Note that the a (development) version can also be used instead of the MNDO program to provide the ODM2* part of AIQM1, but the biggest limitation is that it has no analytical gradients at the moment. See a paper on Sparrow for details. Note that the development version of Sparrow also implements single-point AIQM1 calculations. Our recommendation is just to use this development version of Sparrow for AIQM1 single-point calculations on the XACS cloud. It is difficult to install this version.

dftd4

dftd4 program is required to provide the D4 part of AIQM1.

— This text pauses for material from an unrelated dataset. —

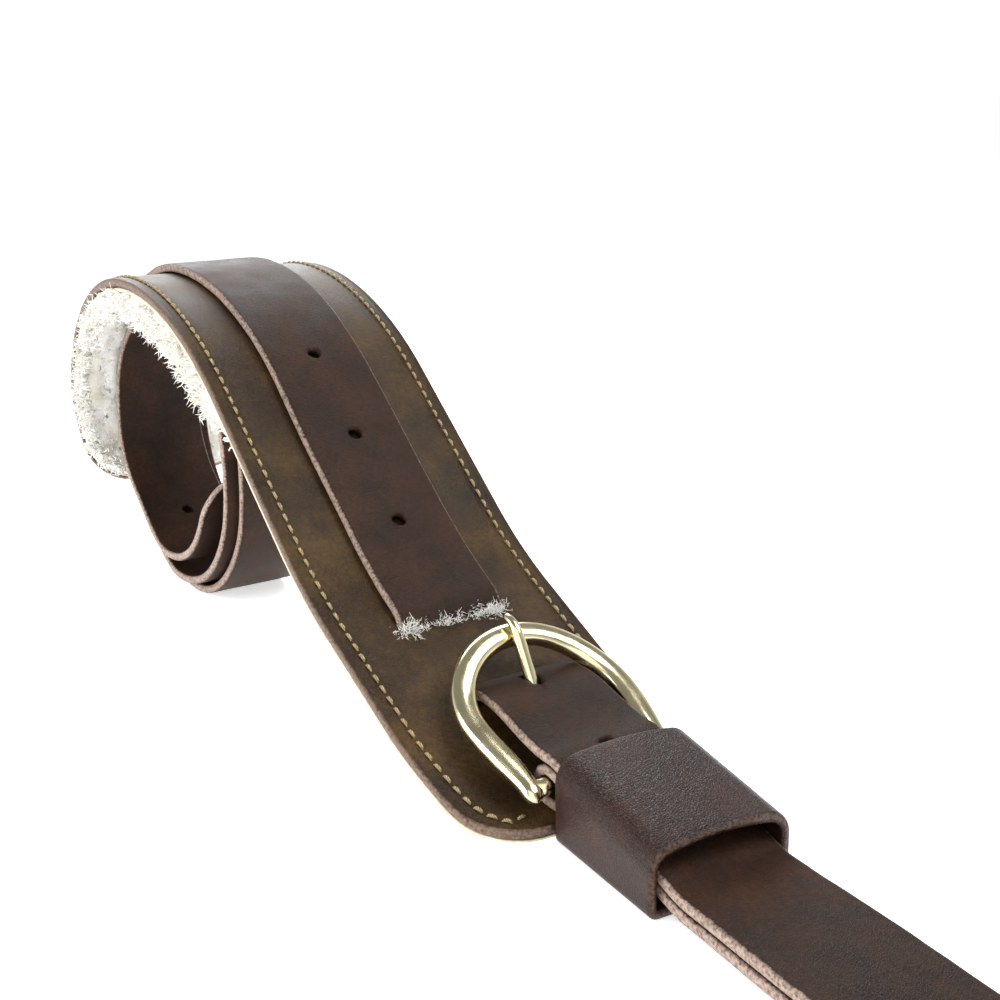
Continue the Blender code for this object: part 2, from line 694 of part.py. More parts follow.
def box_object(name, xs, ys, zs):
    """Box between two values on each axis."""
    corners = [(x, y, z) for x in xs for y in ys for z in zs]
    faces = [(0, 1, 3, 2), (4, 6, 7, 5), (0, 4, 5, 1), (2, 3, 7, 6), (0, 2, 6, 4), (1, 5, 7, 3)]
    return add_object(name, np.array(corners), faces, None)


# --- Buckle -----------------------------------------------------------------------------

def rim_line(count=44):
    """Middle of the buckle's rim as length u, side v and bow w, from one heel to the other."""
    heel = FRAME_INSIDE / 2 + RIM_WIDTH / 2
    wide = heel + FRAME_SWELL
    straight = FRAME_LENGTH - wide
    side_u = np.linspace(-0.002, straight, 12)
    side_v = heel + FRAME_SWELL * smooth(side_u / straight)
    turn = np.linspace(0.0, math.pi, count - 20)[1:-1]
    front_u = straight + wide * np.sin(turn)
    front_v = wide * np.cos(turn)
    u = np.concatenate([side_u, front_u, side_u[::-1]])
    v = np.concatenate([side_v, front_v, -side_v[::-1]])
    w = FRAME_BOW * smooth(u / FRAME_LENGTH) * (1.0 - (v / wide) ** 2).clip(0.0)
    return u, v, w


def frame_point(u, v, w):
    """World place of a point given in the buckle frame's own plane."""
    tilt = math.radians(FRAME_TILT)
    x = -u * math.cos(tilt) + w * math.sin(tilt)
    z = BAR_Z + u * math.sin(tilt) + w * math.cos(tilt)
    return np.stack([x, np.asarray(v) + SIDE_STEP, z], axis=-1)


def make_buckle():
    """Swelled horseshoe frame with its heel bar."""
    u, v, w = rim_line()
    line = frame_point(u, v, w)
    tilt = math.radians(FRAME_TILT)
    up = np.array((math.sin(tilt), 0.0, math.cos(tilt)))
    ahead = np.gradient(line, axis=0)
    ahead /= np.linalg.norm(ahead, axis=1)[:, None]
    turn = np.arange(10) * math.tau / 10
    rings = []
    for point, way in zip(line, ahead):
        side = np.cross(way, up)
        side /= np.linalg.norm(side)
        over = np.cross(side, way)
        rings.append(point + np.outer(np.cos(turn) * RIM_WIDTH / 2, side)
                     + np.outer(np.sin(turn) * RIM_HEIGHT / 2, over))
    frame = loft("buckle_frame", rings, PLATE)
    bar = cylinder("heel_bar", (0.0, SIDE_STEP, BAR_Z), (0.0, 1.0, 0.0), BAR_DIAMETER / 2,
                   FRAME_INSIDE + RIM_WIDTH * 0.8, PLATE, 16)
    combine(frame, bar, "UNION")
    set_origin(frame, (0.0, SIDE_STEP, BAR_Z))


def make_tongue():
    """Tongue with an eye round the heel bar and a tip that hooks over the front rim."""
    rows = tongue_line()
    turn = np.arange(10) * math.tau / 10
    along = arc_length(rows)
    radius = TONGUE_DIAMETER / 2 * (1.0 - TONGUE_TAPER * smooth(along / along[-1] * 4.0 - 3.0))
    rings = []
    for row, size in zip(rows, radius):
        normal = np.array((math.sin(row[2]), 0.0, math.cos(row[2])))
        centre = np.array((row[0], SIDE_STEP, row[1]))
        rings.append(centre + size * (np.outer(np.cos(turn), (0.0, 1.0, 0.0))
                                      + np.outer(np.sin(turn), normal)))
    tongue = loft("buckle_tongue", rings, PLATE)
    place = (0.0, SIDE_STEP, BAR_Z)
    eye = cylinder("tongue_eye", place, (0.0, 1.0, 0.0), EYE_OUTER,
                   TONGUE_DIAMETER * TONGUE_EYE_LENGTH, PLATE)
    bore = cylinder("tongue_bore", place, (0.0, 1.0, 0.0), BAR_DIAMETER / 2 + GAP,
                    TONGUE_DIAMETER * 4, None)
    combine(tongue, eye, "UNION")
    combine(tongue, bore, "DIFFERENCE")
    set_origin(tongue, place)


# --- Keeper -----------------------------------------------------------------------------

def keeper_ring(half, low, high, foot, shoulder):
    """Outline in the keeper's own YZ plane: four round corners and an arched top."""
    points = []
    corners = ((half, low, -90.0, foot), (half, high, 0.0, shoulder),
               (-half, high, 90.0, shoulder), (-half, low, 180.0, foot))
    for y, z, start, radius in corners:
        cy = y - math.copysign(radius, y)
        cz = z + radius if z == low else z - radius
        for step in range(5):
            turn = math.radians(start + step * 22.5)
            points.append((cy + radius * math.cos(turn), cz + radius * math.sin(turn)))
    outline = np.array(points)
    rise = KEEPER_CROWN * (1.0 - (outline[:, 0] / half) ** 2).clip(0.0)
    outline[:, 1] += np.where(outline[:, 1] > (low + high) / 2, rise, 0.0)
    return outline


def keeper_inside_top(x):
    """Least inside height of the keeper at a place along the girth."""
    rows = resample(UPPER_PATH, np.arange(0.0, place_at_bar(UPPER_PATH), 0.001))
    face = offset(rows, STRAP_THICK / 2)[::-1]
    return float(np.interp(x, face[:, 0], face[:, 1])) + KEEPER_CLEAR


def make_keeper():
    """Leather band round the layers, lower at its +X end."""
    half = STRAP_WIDTH / 2 + KEEPER_CLEAR
    ends = (KEEPER_START, KEEPER_START + KEEPER_LENGTH)
    slant = half * math.sin(math.radians(-RUN_YAW))
    tops = (keeper_inside_top(ends[0] - slant), keeper_inside_top(ends[0] + KEEPER_LENGTH * KEEPER_TOP_AT))
    foot, shoulder = KEEPER_FOOT - KEEPER_WALL, KEEPER_ROUND - KEEPER_WALL
    corner_drop = shoulder - math.sqrt(shoulder ** 2 - (shoulder - KEEPER_CLEAR) ** 2)
    rings = []
    for x, height in zip(ends, tops):
        top = height + corner_drop
        outer = keeper_ring(half + KEEPER_WALL, 0.0, top + KEEPER_WALL, KEEPER_FOOT, KEEPER_ROUND)
        inner = keeper_ring(half, KEEPER_WALL, top, foot, shoulder)
        rings.append((x, outer, inner))
    vertices, faces = band_shell(rings)
    keeper = add_object("keeper", vertices, faces, LEATHER)
    yaw = Matrix.Rotation(math.radians(RUN_YAW), 4, "Z")
    pivot = Vector((KEEPER_START, float(lateral(KEEPER_START)), 0.0))
    keeper.data.transform(Matrix.Translation((-KEEPER_START, 0.0, 0.0)))
    keeper.data.transform(yaw)
    keeper.location = pivot
    seam = cylinder("keeper_seam", (KEEPER_LENGTH / 2, 0.0, KEEPER_WALL - THREAD_DIAMETER / 2),
                    (1.0, 0.0, 0.0), THREAD_DIAMETER / 2, KEEPER_SEAM, THREAD, 8)
    groove = cylinder("keeper_seam_groove",
                      (KEEPER_LENGTH / 2, 0.0, KEEPER_WALL - THREAD_DIAMETER / 2),
                      (1.0, 0.0, 0.0), THREAD_DIAMETER / 2 + GAP, KEEPER_SEAM + 2 * GAP, None, 12)
    for item in (seam, groove):
        item.data.transform(yaw)
        item.location = pivot
    combine(keeper, groove, "DIFFERENCE")


def band_shell(rings):
    """Vertices and faces of a tube with a wall, from two pairs of outlines."""
    size = len(rings[0][1])
    vertices = []
    for x, outer, inner in rings:
        vertices += [(x, y, z) for y, z in outer]
        vertices += [(x, y, z) for y, z in inner]
    faces = []
    for j in range(size):
        k = (j + 1) % size
        faces.append((j, k, 2 * size + k, 2 * size + j))
        faces.append((size + j, 3 * size + j, 3 * size + k, size + k))
        faces.append((j, size + j, size + k, k))
        faces.append((2 * size + j, 2 * size + k, 3 * size + k, 3 * size + j))
    return np.array(vertices), faces


# --- Assembly ---------------------------------------------------------------------------

def world_box():
    """Corners of the box round every solid, as the modifiers leave them."""
    bpy.context.view_layer.update()
    graph = bpy.context.evaluated_depsgraph_get()
    low, high = np.full(3, np.inf), np.full(3, -np.inf)
    for item in bpy.context.scene.objects:
        if item.type != "MESH" or item.hide_render:
            continue
        shape = item.evaluated_get(graph)
        corners = np.array([item.matrix_world @ v.co for v in shape.data.vertices])
        low = np.minimum(low, corners.min(axis=0))
        high = np.maximum(high, corners.max(axis=0))
    return low, high


def move_origin():
    """Shift every object, so that the origin is the bottom centre of the girth."""
    low, high = world_box()
    shift = Vector((-(low[0] + high[0]) / 2, -(low[1] + high[1]) / 2, -low[2]))
    for item in bpy.context.scene.objects:
        item.location += shift
    bpy.context.view_layer.update()
    print("shift", [round(value, 6) for value in shift])


for old in list(bpy.context.scene.objects):
    bpy.data.objects.remove(old, do_unlink=True)

PAD_PATH, COIL_CENTRE = pad_top()
BAR_Z = bar_height()
SLIDE_END = KEEPER_START + KEEPER_LENGTH + KEEPER_TRAVEL
CREW_HALF = TONGUE_DIAMETER * TONGUE_EYE_LENGTH / 2 + GAP
UPPER_PATH = upper_curve()

make_pad()
make_stitching()
make_upper_strap()
make_lower_strap()
make_buckle()
make_tongue()
make_keeper()
move_origin()
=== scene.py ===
import json
import math

import bmesh
import bpy
import numpy as np
from bpy.props import FloatProperty, FloatVectorProperty, IntProperty, PointerProperty
from mathutils import Matrix, Vector


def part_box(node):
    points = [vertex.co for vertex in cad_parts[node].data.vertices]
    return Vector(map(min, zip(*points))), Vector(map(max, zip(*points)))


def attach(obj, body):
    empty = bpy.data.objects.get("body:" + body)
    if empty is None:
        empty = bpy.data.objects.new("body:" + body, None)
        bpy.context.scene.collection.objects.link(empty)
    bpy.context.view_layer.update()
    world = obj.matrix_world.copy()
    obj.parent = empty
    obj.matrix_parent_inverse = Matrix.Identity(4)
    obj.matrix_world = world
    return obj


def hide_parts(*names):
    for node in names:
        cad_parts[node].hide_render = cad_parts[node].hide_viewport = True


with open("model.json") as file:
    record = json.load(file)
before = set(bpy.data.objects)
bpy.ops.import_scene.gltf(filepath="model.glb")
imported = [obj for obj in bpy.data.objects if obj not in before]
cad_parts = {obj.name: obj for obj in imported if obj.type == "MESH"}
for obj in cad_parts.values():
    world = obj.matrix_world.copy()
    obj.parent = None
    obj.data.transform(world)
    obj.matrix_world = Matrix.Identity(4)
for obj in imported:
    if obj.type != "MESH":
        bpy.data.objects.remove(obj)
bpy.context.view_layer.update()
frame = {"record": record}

bl_info = {
    "name": "Sheepskin-lined Girth",
    "version": (1, 0, 0),
    "blender": (4, 5, 0),
    "location": "View3D > Sidebar > Girth",
    "description": "Leather girth strap with a sheepskin lining, a horseshoe buckle and a keeper",
    "category": "Add Mesh",
}

# --- Sizes, in metres and degrees, the same as the solids' ------------------------------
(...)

The dftd4 program can be obtained as both executable and open-source code. We recommend using dftd4 v3.5.0 (dftd4 v2.5.0 for the MLatom versions earlier than 3.0.1), which can calculate Hessian needed for thermochemical calculations. To install the dftd4 program from source code, please see the README.md file on dftd4 GitHub page for more details.

After the dftd4 program is installed, you need to set the environmental variable pointing to the dftd4 executable, e.g., in bash:

export dftd4bin=[path to the executable]/dftd4

Gaussian

Required for geometry optimizations, freq, TS search, IRC, thermochemistry, and ML-NEA. For some of these tasks, alternatively, ASE can be used, see below.

Our implementation work with both Gaussian 09 and Gaussian 16. It is a commercial program, which can be obtained and installed separately.

To use Gaussian interface, make sure that your environmental variable $GAUSS_EXEDIR points to the right place.

ASE

Required for geometry optimizations, freq, and thermochemistry. Alternatively, Gaussian can be used, see above.

The ASE (Atomic Simulation Environment) are Python modules, which can be installed as described on ASE website, i.e.:

pip install ase

hyperopt

To enable hyperopt, please run pip install hyperopt to install the hyperopt package.